* Start Dataset extract *

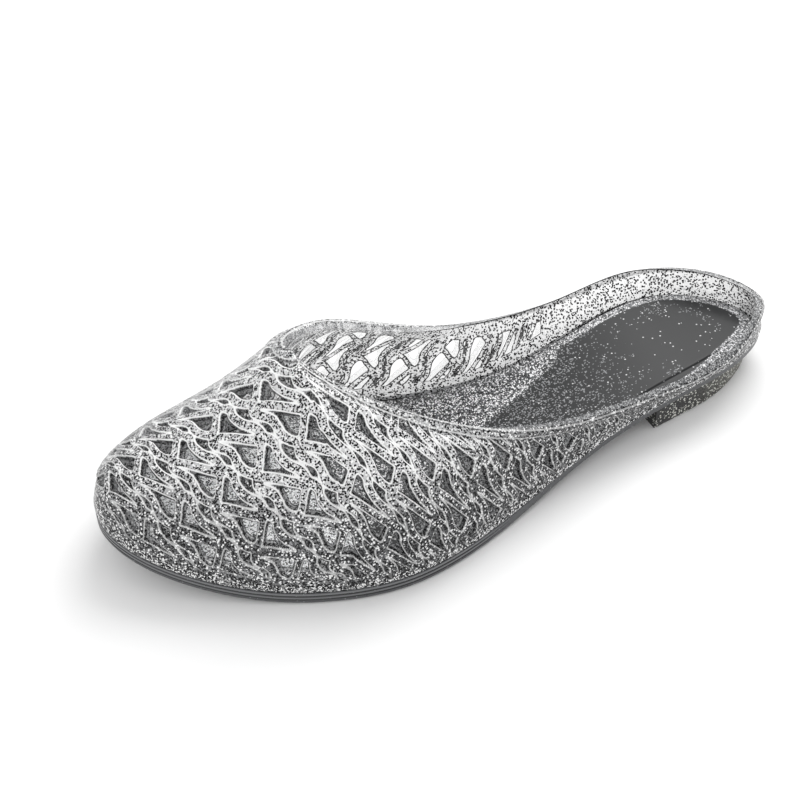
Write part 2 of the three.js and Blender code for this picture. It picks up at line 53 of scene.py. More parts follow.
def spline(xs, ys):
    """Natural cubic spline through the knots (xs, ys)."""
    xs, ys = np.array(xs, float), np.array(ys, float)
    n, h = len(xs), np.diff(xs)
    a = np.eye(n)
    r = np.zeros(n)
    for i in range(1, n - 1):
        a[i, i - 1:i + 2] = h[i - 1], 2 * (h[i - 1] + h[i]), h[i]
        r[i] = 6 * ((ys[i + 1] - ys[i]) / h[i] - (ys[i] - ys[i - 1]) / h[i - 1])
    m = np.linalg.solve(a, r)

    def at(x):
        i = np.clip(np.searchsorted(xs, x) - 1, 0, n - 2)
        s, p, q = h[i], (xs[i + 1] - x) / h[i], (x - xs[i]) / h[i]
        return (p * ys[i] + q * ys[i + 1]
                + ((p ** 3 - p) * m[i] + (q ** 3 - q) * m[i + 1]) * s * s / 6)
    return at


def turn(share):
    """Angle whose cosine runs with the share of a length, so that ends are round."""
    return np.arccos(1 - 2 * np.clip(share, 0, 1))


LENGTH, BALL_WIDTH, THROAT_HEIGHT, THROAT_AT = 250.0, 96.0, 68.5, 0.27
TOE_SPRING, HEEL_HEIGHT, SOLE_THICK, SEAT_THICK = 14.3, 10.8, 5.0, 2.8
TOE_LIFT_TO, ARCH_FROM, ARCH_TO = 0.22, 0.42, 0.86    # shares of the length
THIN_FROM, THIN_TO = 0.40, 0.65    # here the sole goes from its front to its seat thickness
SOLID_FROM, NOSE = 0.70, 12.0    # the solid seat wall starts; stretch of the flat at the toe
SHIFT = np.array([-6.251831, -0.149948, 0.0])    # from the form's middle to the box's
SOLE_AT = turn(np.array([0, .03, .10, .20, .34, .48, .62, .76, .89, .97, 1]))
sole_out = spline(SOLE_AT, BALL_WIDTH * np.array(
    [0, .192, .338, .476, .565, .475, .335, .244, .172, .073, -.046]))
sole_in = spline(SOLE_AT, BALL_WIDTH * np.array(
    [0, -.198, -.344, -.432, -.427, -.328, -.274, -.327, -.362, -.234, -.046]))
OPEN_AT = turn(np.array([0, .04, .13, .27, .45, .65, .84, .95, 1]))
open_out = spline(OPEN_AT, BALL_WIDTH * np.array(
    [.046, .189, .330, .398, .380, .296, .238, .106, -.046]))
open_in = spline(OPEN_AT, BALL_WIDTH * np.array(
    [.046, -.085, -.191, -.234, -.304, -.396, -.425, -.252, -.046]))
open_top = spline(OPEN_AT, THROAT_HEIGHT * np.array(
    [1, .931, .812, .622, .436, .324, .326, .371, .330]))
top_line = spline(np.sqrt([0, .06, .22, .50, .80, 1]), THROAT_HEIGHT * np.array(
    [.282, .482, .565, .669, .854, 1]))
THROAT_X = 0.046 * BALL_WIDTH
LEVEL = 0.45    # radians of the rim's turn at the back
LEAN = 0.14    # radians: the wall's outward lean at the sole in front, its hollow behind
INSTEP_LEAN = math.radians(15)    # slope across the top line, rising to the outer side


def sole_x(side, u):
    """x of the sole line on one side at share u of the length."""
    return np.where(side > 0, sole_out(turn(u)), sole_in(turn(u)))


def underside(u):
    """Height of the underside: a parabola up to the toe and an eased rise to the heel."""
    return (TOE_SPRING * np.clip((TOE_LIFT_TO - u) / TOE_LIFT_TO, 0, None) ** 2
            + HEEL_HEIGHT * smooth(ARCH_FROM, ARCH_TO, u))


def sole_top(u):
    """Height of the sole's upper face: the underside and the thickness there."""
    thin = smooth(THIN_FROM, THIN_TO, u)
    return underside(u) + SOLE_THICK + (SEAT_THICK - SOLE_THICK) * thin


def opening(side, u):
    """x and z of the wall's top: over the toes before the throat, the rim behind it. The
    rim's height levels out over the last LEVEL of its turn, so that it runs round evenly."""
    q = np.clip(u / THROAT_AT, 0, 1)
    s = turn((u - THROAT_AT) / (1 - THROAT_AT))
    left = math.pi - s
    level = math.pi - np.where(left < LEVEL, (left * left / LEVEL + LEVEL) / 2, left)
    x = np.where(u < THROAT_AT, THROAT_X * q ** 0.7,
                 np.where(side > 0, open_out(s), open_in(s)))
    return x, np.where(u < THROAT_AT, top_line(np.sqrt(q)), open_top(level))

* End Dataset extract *

== Work instructions ==
Copy out the whole listing exactly; please set it all down.

== Final result ==
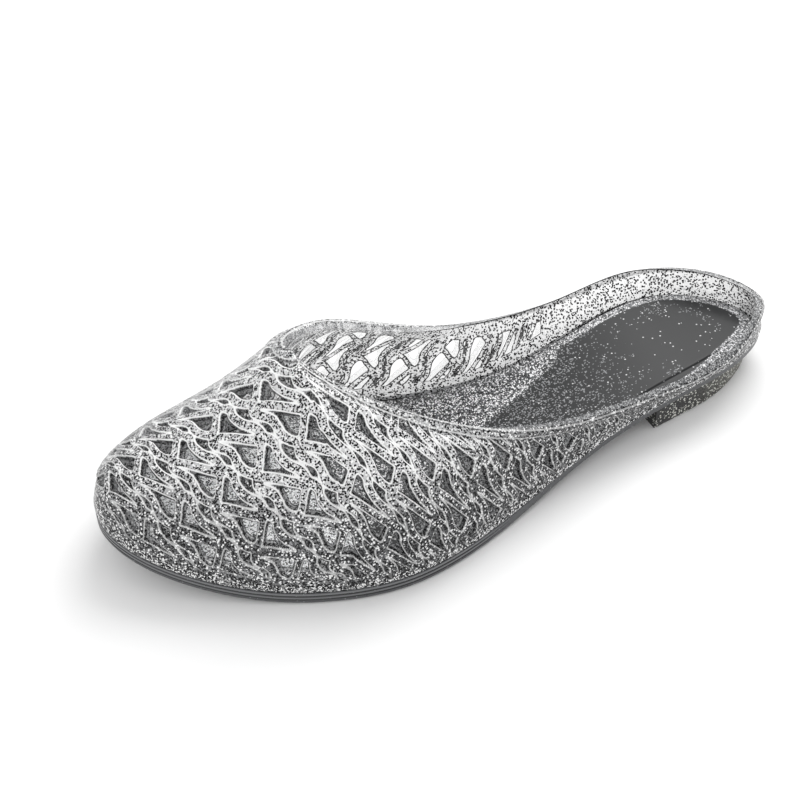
Write part 2 of the three.js and Blender code for this picture. It picks up at line 53 of scene.py. More parts follow.
def spline(xs, ys):
    """Natural cubic spline through the knots (xs, ys)."""
    xs, ys = np.array(xs, float), np.array(ys, float)
    n, h = len(xs), np.diff(xs)
    a = np.eye(n)
    r = np.zeros(n)
    for i in range(1, n - 1):
        a[i, i - 1:i + 2] = h[i - 1], 2 * (h[i - 1] + h[i]), h[i]
        r[i] = 6 * ((ys[i + 1] - ys[i]) / h[i] - (ys[i] - ys[i - 1]) / h[i - 1])
    m = np.linalg.solve(a, r)

    def at(x):
        i = np.clip(np.searchsorted(xs, x) - 1, 0, n - 2)
        s, p, q = h[i], (xs[i + 1] - x) / h[i], (x - xs[i]) / h[i]
        return (p * ys[i] + q * ys[i + 1]
                + ((p ** 3 - p) * m[i] + (q ** 3 - q) * m[i + 1]) * s * s / 6)
    return at


def turn(share):
    """Angle whose cosine runs with the share of a length, so that ends are round."""
    return np.arccos(1 - 2 * np.clip(share, 0, 1))


LENGTH, BALL_WIDTH, THROAT_HEIGHT, THROAT_AT = 250.0, 96.0, 68.5, 0.27
TOE_SPRING, HEEL_HEIGHT, SOLE_THICK, SEAT_THICK = 14.3, 10.8, 5.0, 2.8
TOE_LIFT_TO, ARCH_FROM, ARCH_TO = 0.22, 0.42, 0.86    # shares of the length
THIN_FROM, THIN_TO = 0.40, 0.65    # here the sole goes from its front to its seat thickness
SOLID_FROM, NOSE = 0.70, 12.0    # the solid seat wall starts; stretch of the flat at the toe
SHIFT = np.array([-6.251831, -0.149948, 0.0])    # from the form's middle to the box's
SOLE_AT = turn(np.array([0, .03, .10, .20, .34, .48, .62, .76, .89, .97, 1]))
sole_out = spline(SOLE_AT, BALL_WIDTH * np.array(
    [0, .192, .338, .476, .565, .475, .335, .244, .172, .073, -.046]))
sole_in = spline(SOLE_AT, BALL_WIDTH * np.array(
    [0, -.198, -.344, -.432, -.427, -.328, -.274, -.327, -.362, -.234, -.046]))
OPEN_AT = turn(np.array([0, .04, .13, .27, .45, .65, .84, .95, 1]))
open_out = spline(OPEN_AT, BALL_WIDTH * np.array(
    [.046, .189, .330, .398, .380, .296, .238, .106, -.046]))
open_in = spline(OPEN_AT, BALL_WIDTH * np.array(
    [.046, -.085, -.191, -.234, -.304, -.396, -.425, -.252, -.046]))
open_top = spline(OPEN_AT, THROAT_HEIGHT * np.array(
    [1, .931, .812, .622, .436, .324, .326, .371, .330]))
top_line = spline(np.sqrt([0, .06, .22, .50, .80, 1]), THROAT_HEIGHT * np.array(
    [.282, .482, .565, .669, .854, 1]))
THROAT_X = 0.046 * BALL_WIDTH
LEVEL = 0.45    # radians of the rim's turn at the back
LEAN = 0.14    # radians: the wall's outward lean at the sole in front, its hollow behind
INSTEP_LEAN = math.radians(15)    # slope across the top line, rising to the outer side


def sole_x(side, u):
    """x of the sole line on one side at share u of the length."""
    return np.where(side > 0, sole_out(turn(u)), sole_in(turn(u)))


def underside(u):
    """Height of the underside: a parabola up to the toe and an eased rise to the heel."""
    return (TOE_SPRING * np.clip((TOE_LIFT_TO - u) / TOE_LIFT_TO, 0, None) ** 2
            + HEEL_HEIGHT * smooth(ARCH_FROM, ARCH_TO, u))


def sole_top(u):
    """Height of the sole's upper face: the underside and the thickness there."""
    thin = smooth(THIN_FROM, THIN_TO, u)
    return underside(u) + SOLE_THICK + (SEAT_THICK - SOLE_THICK) * thin


def opening(side, u):
    """x and z of the wall's top: over the toes before the throat, the rim behind it. The
    rim's height levels out over the last LEVEL of its turn, so that it runs round evenly."""
    q = np.clip(u / THROAT_AT, 0, 1)
    s = turn((u - THROAT_AT) / (1 - THROAT_AT))
    left = math.pi - s
    level = math.pi - np.where(left < LEVEL, (left * left / LEVEL + LEVEL) / 2, left)
    x = np.where(u < THROAT_AT, THROAT_X * q ** 0.7,
                 np.where(side > 0, open_out(s), open_in(s)))
    return x, np.where(u < THROAT_AT, top_line(np.sqrt(q)), open_top(level))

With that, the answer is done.